The game was available for several specific countries and regions in Asia, the United States, and worldwide, which almost all were shut down. The game is currently only available in South Korea.

In the game, players defend the "World" from ghost monsters and develop their character's skills and abilities, like in most other role-playing games. There is a soul system that allows players absorb souls from monsters. Players can interact with others in many ways, such as through chatting, trading. Groups of players can band together in parties to hunt monsters, and share the rewards. Players can fight each other with the game PvP system. Players can also band in a guild to battle with other guilds. Ghost Online also many quests, some of which allow the player to obtain new skills.

==Story==

Lord Tai He and his apprentices rid the world of Demons, but Tai He himself had used forbidden magic that corrupted his soul.
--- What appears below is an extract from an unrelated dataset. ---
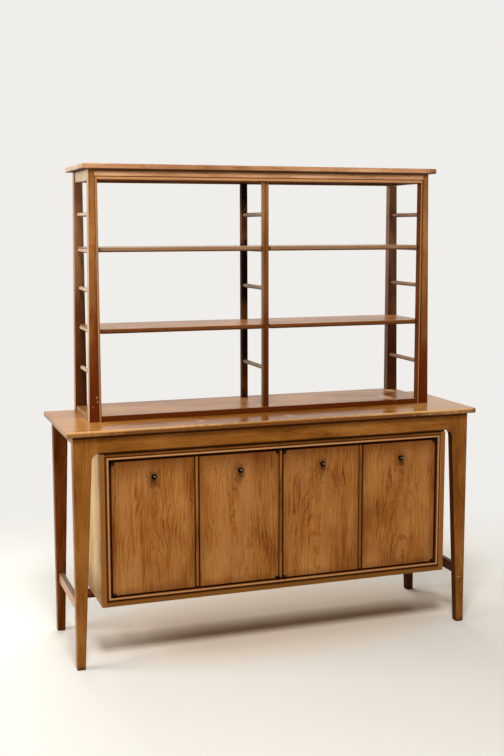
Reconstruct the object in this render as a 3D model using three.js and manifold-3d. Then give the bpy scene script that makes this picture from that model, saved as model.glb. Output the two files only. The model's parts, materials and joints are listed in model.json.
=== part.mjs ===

So he had to go to the western lands, to find the sacred herb to cleanse it. The player is Tai He for a short time, learning the basics in Batu Caves. After defeating a clone, Tai He eats the herb, dies and is reborn as your character.

==Gameplay==

There are six character classes in the game. The main source of gold (in-game currency) and experience points are the monsters in the game. They are found in most fields outside of the cities and towns, and portals leading to maps with monsters (usually from a town) are colored red.

==Shutdown==
As of June 3, 2009, the game was shut down (USA version), with two other games, which are The Legend of Ares and Holic online, by Mgame USA. The reason for termination was that the three games were not producing enough revenue. Ghost Online Malaysia was shut down on 31 August 2009.
The Vietnam version also shut down on January 31, 2009.
The game was re-released in June 2012, under the name Soul Saver Online with a few minor changes.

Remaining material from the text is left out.